Though this seems like something straight out of an Arthurian storybook, it is actually part of a modern event called the Pennsic War, hosted annually in various Pennsylvania cities by an organization called the Society for Creative Anachronism. The society currently “consists of 19 kingdoms, with over 30,000 members living in countries around the world,” according to its website.
Gytha Oggsdottir (whose real name is Laurie Beard) is the Seneschal, or president, of the Dominion of Myrkfaelinn, the local SCA chapter in Ithaca.
“The Society of Creative Anachronism is a nonprofit whose goal is to do education around recreating the middle ages, and so we do a wide variety of things from fencing to throwing axes to archery to arts and sciences to heavy weapons, which is full armor combat, to calligraphy, to pretty much anything they did in the middle ages, we try to recreate,” she said.
The SCA’s roots in the world of live action role-playing extends this interplay between reality and dramatic license, and members often are interested in fantasy role playing games in addition to their activities in SCA. Michael Dixon, or Toki Redbeard as he is known in the society, for example, played Dungeons and Dragons before joining the society.
Members are also attracted to SCA because the interactive immersion not only teaches historical facts, but also instills values like chivalry and courteousness, said Beard.
Scholars often point out the dual nature of what this type of educational program can do.
“On the one hand, it appears that such events can be conceived as providing a platform through which museums and heritage visitor sites can engage more interactively and tangibly with the public’s imagination of a site or a historical scene,” UK researchers Scott McCabe and Elizabeth Carnegie state in a UNESCO University and Heritage paper. “However, on the other hand, such festivals and events have been conceived as pandering to the spurious and commercial nature of post modern appetites and which deliver little creative or valuable experience or knowledge of historical events.”
This commodification of history can occur as a result of capitalist culture and the difficulties inherent in empathizing with people from the past, said Cornell Medieval History Professor Oren Falk.
“It’s inevitable in terms of the market forces within which something like the SCA operates. It’s also inevitable because of our, because of a basic inaccessibility to history, especially the history that goes beyond a generation or two. We have no way of literally getting in touch, and communing and empathizing with people who lived 100, 200, 300, 500 1,000 years ago.”
Such a consumerist approach to history does not seem to pose much of a problem for the society, however, as members generally join expressly because they wish to explore the Middle Ages in depth.
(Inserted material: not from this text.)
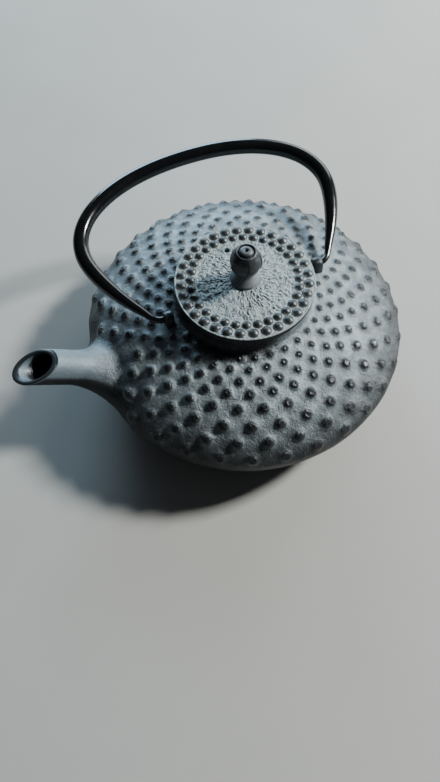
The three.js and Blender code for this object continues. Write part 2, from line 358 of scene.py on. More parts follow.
def ring_piece(
    name: str, profile: np.ndarray, columns: int, material: bpy.types.Material
) -> bpy.types.Object:
    """A turned ring whose profile closes on itself.

    Args:
        name: Name of the piece.
        profile: Array of radius and height in millimetres, not repeating its first point.
        columns: Number of steps round.
        material: Its material.

    Returns:
        The new object.
    """
    draft = MeshDraft()
    draft.hoop(draft.add(turn(profile, around(columns))))
    return draft.finish(name, material)


# ---- material sketching ------------------------------------------------------------------


class Sketch:
    """Short words for the shader nodes of one material."""

    def __init__(self, name: str) -> None:
        """Starts an empty material with a Principled shader.

        Args:
            name: Name of the material.
        """
        self.material = bpy.data.materials.new(name)
        self.material.use_nodes = True
        self.tree = self.material.node_tree
        self.shader = self.tree.nodes["Principled BSDF"]
        self.place = self.tree.nodes.new("ShaderNodeTexCoord").outputs["Object"]

    def link(self, source: Joint, target: Joint) -> None:
        """Joins two sockets."""
        self.tree.links.new(source, target)

    def stretch(self, scale: tuple[float, float, float]) -> Joint:
        """Object coordinates stretched along the axes.

        Args:
            scale: How much each axis is stretched.

        Returns:
            The stretched coordinates' socket.
        """
        node = self.tree.nodes.new("ShaderNodeMapping")
        node.inputs["Scale"].default_value = scale
        self.link(self.place, node.inputs["Vector"])
        return node.outputs["Vector"]

    def noise(
        self,
        cell_mm: float,
        detail: float = 3.0,
        rough: float = 0.55,
        where: Joint | None = None,
        warp: float = 0.0,
    ) -> Joint:
        """A noise pattern.

        Args:
            cell_mm: Size of its largest blobs in millimetres.
            detail: Number of finer octaves.
            rough: Strength of the finer octaves.
            where: Coordinates, or None for the object's own.
            warp: Distortion of the pattern.

        Returns:
            The socket of its value.
        """
        node = self.tree.nodes.new("ShaderNodeTexNoise")
        node.inputs["Scale"].default_value = 1.0 / (cell_mm * MM)
        node.inputs["Detail"].default_value = detail
        node.inputs["Roughness"].default_value = rough
        node.inputs["Distortion"].default_value = warp
        self.link(where or self.place, node.inputs["Vector"])
        return node.outputs["Fac"]

    def rub(self) -> Joint:
        """How far the surface stands proud, from the piece's own shape; negative values mark painted shade,
        and on the knob high values also paint a reflection.
        """
        node = self.tree.nodes.new("ShaderNodeAttribute")
        node.attribute_name = "rub"
        return node.outputs["Fac"]

    def height(self) -> Joint:
        """Height above the base in metres."""
        return self.part_of_place("Z")

    def reach(self) -> Joint:
        """Distance towards the spout in metres."""
        return self.part_of_place("X")

    def part_of_place(self, axis: str) -> Joint:
        """One of the object's coordinates.

        Args:
            axis: Its name, X, Y or Z.

        Returns:
            The coordinate's socket, in metres.
        """
        node = self.tree.nodes.new("ShaderNodeSeparateXYZ")
        self.link(self.place, node.inputs["Vector"])
        return node.outputs[axis]

    def remap(
        self, value: Joint, low: float, high: float, to_low: float = 0.0, to_high: float = 1.0
    ) -> Joint:
        """Eases a value from one range to another.

        Args:
            value: The socket to read.
            low: Value that gives to_low.
            high: Value that gives to_high.
            to_low: Result at the low end.
            to_high: Result at the high end.

        Returns:
            The eased socket.
        """
        node = self.tree.nodes.new("ShaderNodeMapRange")
        node.interpolation_type = "SMOOTHSTEP"
        for key, number in zip(("From Min", "From Max", "To Min", "To Max"), (low, high, to_low, to_high)):
            node.inputs[key].default_value = number
        self.link(value, node.inputs["Value"])
        return node.outputs["Result"]

    def times(self, first: Joint, second: Joint | float) -> Joint:
        """The product of two values."""
        return self.sum(first, second, "MULTIPLY")

    def larger(self, first: Joint, second: Joint | float) -> Joint:
        """The larger of two values."""
        return self.sum(first, second, "MAXIMUM")

    def sway(self, value: Joint, reach: float) -> Joint:
        """A pattern from 0 to 1 turned into a shift to both sides of 0."""
        return self.times(self.sum(value, -0.5), reach)

    def sum(self, first: Joint, second: Joint | float, kind: str = "ADD") -> Joint:
        """One arithmetic step between two values.

        Args:
            first: The first value.
            second: The second value or a plain number.
            kind: Name of the step, such as ADD or MULTIPLY.

        Returns:
            The result's socket.
        """
        node = self.tree.nodes.new("ShaderNodeMath")
        node.operation = kind
        self.link(first, node.inputs[0])
        if isinstance(second, (int, float)):
            node.inputs[1].default_value = second
        else:
            self.link(second, node.inputs[1])
        return node.outputs[0]

    def blend(self, share: Joint, first: Joint | Colour, second: Joint | Colour) -> Joint:
        """Mixes two colours.

        Args:
            share: Socket from 0, all first, to 1, all second.
            first: A colour or a colour socket.
            second: A colour or a colour socket.

        Returns:
            The mixed colour's socket.
        """
        node = self.tree.nodes.new("ShaderNodeMix")
        node.data_type = "RGBA"
        self.link(share, node.inputs[0])
        for socket, value in ((node.inputs[6], first), (node.inputs[7], second)):
            if isinstance(value, tuple):
                socket.default_value = (*value, 1.0)
            else:
                self.link(value, socket)
        return node.outputs[2]

    def bump(self, value: Joint, depth_mm: float, under: Joint | None = None) -> Joint:
        """Bumps the surface by a pattern.

        Args:
            value: Height pattern, from 0 to 1.
            depth_mm: Depth of the pattern in millimetres.
            under: Another bump that this one adds to.

        Returns:
            The bumped normal's socket.
        """
        node = self.tree.nodes.new("ShaderNodeBump")
        node.inputs["Strength"].default_value = 1.0
        node.inputs["Distance"].default_value = depth_mm * MM
        self.link(value, node.inputs["Height"])
        if under is not None:
            self.link(under, node.inputs["Normal"])
        return node.outputs["Normal"]

    def dress(
        self, colour: Joint, roughness: Joint, normal: Joint, metal: float, gloss: float = 0.5
    ) -> bpy.types.Material:
        """Feeds the shader.

        Args:
            colour: Colour socket.
            roughness: Roughness socket.
            normal: Normal socket.
            metal: How metallic it is all over.
            gloss: Specular level all over.

        Returns:
            The finished material.
        """
        self.link(colour, self.shader.inputs["Base Color"])
        self.link(roughness, self.shader.inputs["Roughness"])
        self.link(normal, self.shader.inputs["Normal"])
        self.shader.inputs["Metallic"].default_value = metal
        self.shader.inputs["Specular IOR Level"].default_value = gloss
        return self.material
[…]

“When I started, the SCA was a much more casual organization, a much, much smaller organization and much less of a knowledge base. We have people that are doing serious medieval research,” Dixon said. “More and more, through a lot of segments of the SCA, the level of knowledge and skill and ability goes up. So while we’re amateurs sharing with amateurs, the level of knowledge just goes up constantly.”
But in the end, the thing that keeps members active is the desire to participate in a community that shares an interest.
“For me, there’s something about both the romanticized ideal of what the middle ages might have been, but really weren’t, the Arthurian romance of it. And also the real gritty, dark middle ages that were pretty horrible, but fascinating. The drive to study that and finding community with other people that share that interest, it’s kept me here for three and a half decades,” Dixon said.